DRC senior climate negotiator Tosi Mpanu Mpanu sees a positive outcome. "Paradoxically, it's the oil money that is seen as dirty which will allow us to have sufficient means to take back our environmental sovereignty and reduce emissions caused by deforestation," he said.
- 'Radical change' -
Senegal's oil and gas discoveries account for only 0.07 percent and 0.5 respectively of world reserves.
But Energy and Oil Minister Sophie Gladima said "they are important enough to radically change the economy and industrial fabric of our country and thereby its future prospects."

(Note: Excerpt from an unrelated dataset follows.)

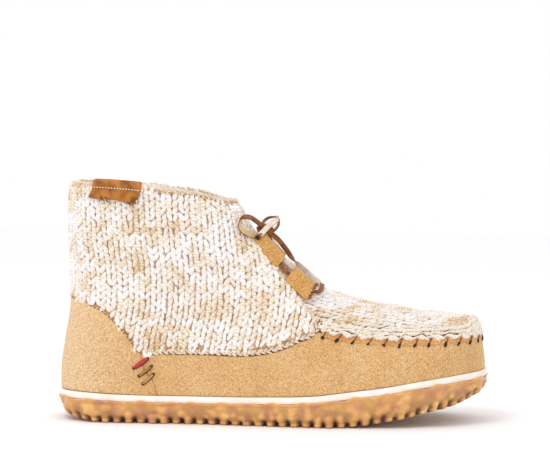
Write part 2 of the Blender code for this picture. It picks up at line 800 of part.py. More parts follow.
def lace_crossings():
    """The flat lace from the knot through both tabs of one side, across, and back up to the knot."""
    other_side = [dict(row, y=-MEDIAL_SHARE * row["y"]) for row in LACE_SIDE[-2::-1]]
    route = LACE_SIDE + other_side
    station, y, above = (column(route, name) for name in ("station", "y", "above"))
    corners = on_top(station, axis_y(station) + y, above)
    station, y, above = even_points(corners, (station, y, above), LACE_SECTION)
    points = on_top(station, axis_y(station) + y, above)
    up = normals(points)
    along = np.gradient(points, axis=0)
    side = np.cross(along, up)
    side = side / np.linalg.norm(side, axis=1, keepdims=True)
    loops = []
    for middle, across, above in zip(points, side * LACE_WIDTH / 2, up * LACE_THICK / 2):
        loops.append([middle - across + above, middle + across + above])
        loops[-1] += [middle + across - above, middle - across - above]
    return sweep("lace_crossings", np.array(loops))


def lace_knot():
    """The bow's knot, as a plain rounded solid."""
    shaped = bmesh.new()
    bmesh.ops.create_uvsphere(shaped, u_segments=10, v_segments=7, radius=1)
    centre = np.array([KNOT[name] for name in "xyz"])
    axes = np.array([KNOT[name] for name in ("along", "across", "above")])
    up = normals(centre[None, :])[0]
    ways = np.array([np.cross([0, 1, 0], up), [0, 1, 0], up])
    points = np.array([vert.co for vert in shaped.verts]) * axes @ ways + centre
    faces = [tuple(vert.index for vert in face.verts) for face in shaped.faces]
    shaped.free()
    return add_mesh("lace_knot", points, faces)


def build():
    remove_all()
    knit = material("knit", (0.85, 0.75, 0.65), 0.95)
    suede = material("suede", (0.72, 0.46, 0.24), 0.9)
    foam = material("foam", (0.9, 0.84, 0.75), 0.7)
    gum = material("gum", (0.62, 0.33, 0.14), 0.45)
    leather = material("leather", (0.25, 0.1, 0.04), 0.5)
    label = material("label_leather", (0.5, 0.24, 0.08), 0.5)
    finish(upper(), knit)
    finish(tongue(), knit)
    finish(overlay("side_wall", wall_outline(), SUEDE), suede)
    finish(overlay("heel_counter", counter_outline(), COUNTER), suede)
    finish(overlay("moc_seam", seam_outline(), SEAM), suede)
    finish(insole(), knit)
    finish(midsole(), foam)
    finish(outsole(), gum)
    for tab in TABS:
        for side in SIDES:
            finish(eyelet_tab(tab, side), suede)
    finish(collar_label(), label)
    finish(lace_crossings(), leather)
    finish(lace_knot(), leather)
    for name, route in FREE_LACE.items():
        free_cord(name, route).data.materials.append(leather)


build()
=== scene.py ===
# %% [markdown]
# # A knitted slipper bootie
#
# The bootie has a chunky knitted shaft and vamp, a suede wall round the foot, a puckered moccasin
# seam, a flat leather lace in four suede tabs, and a lugged gum rubber sole. One right shoe stands
# empty. Its solids are loaded first, and each visible piece is then built round them.
#
# Lengths are in millimetres in the tables and become metres where a mesh is made. +X points to the
# toe, +Z up, and -Y to the outer side of the foot.

import math

import bmesh
import bpy
import numpy as np
from mathutils import Matrix, Vector
from mathutils.kdtree import KDTree


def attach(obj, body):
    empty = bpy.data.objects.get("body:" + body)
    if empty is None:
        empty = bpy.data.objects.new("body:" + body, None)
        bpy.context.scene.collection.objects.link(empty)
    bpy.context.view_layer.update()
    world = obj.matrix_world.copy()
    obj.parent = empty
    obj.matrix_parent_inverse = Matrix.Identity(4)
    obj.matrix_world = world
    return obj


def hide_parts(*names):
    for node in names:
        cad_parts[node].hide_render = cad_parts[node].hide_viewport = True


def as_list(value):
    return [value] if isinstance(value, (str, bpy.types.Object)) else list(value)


MM = 0.001
MIDDLE = np.array([-1.0, 1.5, 0.0])  # the middle of the sole in the tables, which becomes X = Y = 0
SIDES = ((-1, "lateral"), (1, "medial"))
UPWARDS = np.array([0, 0, 1])

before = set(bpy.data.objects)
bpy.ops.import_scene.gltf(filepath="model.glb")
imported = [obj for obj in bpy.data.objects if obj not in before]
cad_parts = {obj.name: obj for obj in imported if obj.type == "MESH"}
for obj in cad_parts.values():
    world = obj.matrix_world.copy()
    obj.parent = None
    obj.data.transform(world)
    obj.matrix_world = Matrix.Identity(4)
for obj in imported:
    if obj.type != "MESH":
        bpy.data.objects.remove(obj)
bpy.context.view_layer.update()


# %% Small helpers that every part uses
def put(name, data):
    """A new object in the scene, at the origin."""
    obj = bpy.data.objects.new(name, data)
    bpy.context.scene.collection.objects.link(obj)
    return obj


def mesh_of(name, shaped):
    """A mesh from a bmesh, which is used up."""
    mesh = bpy.data.meshes.new(name)
    shaped.to_mesh(mesh)
    shaped.free()
    return mesh


def chart(names, rows):
    """A table with named columns, as a list of one dictionary a row."""
    return [dict(zip(names.split(), row)) for row in rows]


def column(rows, name):
    return np.array([row[name] for row in rows], float)


def unit(ways):
    """The same directions, each with a length of 1."""
    return ways / np.linalg.norm(ways, axis=-1, keepdims=True)


def walk(points):
    """The distance along a line of points to each of them."""
    return np.r_[0, np.cumsum(np.linalg.norm(np.diff(points, axis=0), axis=1))]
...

"Just exploiting our hydrocarbons will enable us to accelerate public access to electricity and above all to lower the cost of production and encourage industrialisation."
She underlined the legal framework needed to bring thousands of Senegalese jobs into the sector, and the setting up of the National Institute of Oil and Gas to turn out a highly qualified workforce.
But fishermen say they are being excluded from the future planned out by the state.
As the launch of gas production draws closer, the authorities are stepping up their control over the offshore platform.
A security perimeter has been set up and a boat patrols the coastline to block any seafarer tempted to cross an invisible barrier.
"This place was where we found most fish," says El Hadji.
"Now we are caught in a trap because we can no longer go there or further north into Mauritanian waters," the 39-year-old fisherman adds.
Behind him more than a dozen of his comrades chant rhythmically as they push their multicoloured canoe over the sand, following centuries-old traditions on a narrow strip of land separating the Senegal river from the Atlantic Ocean.
"I only know how to fish. My parents fished, my grandparents also. What will I become? What will my children do?" El Hadji asks.
He turns and looks at his friends, the waves crashing. In the distance, the gas platform looms above the ocean.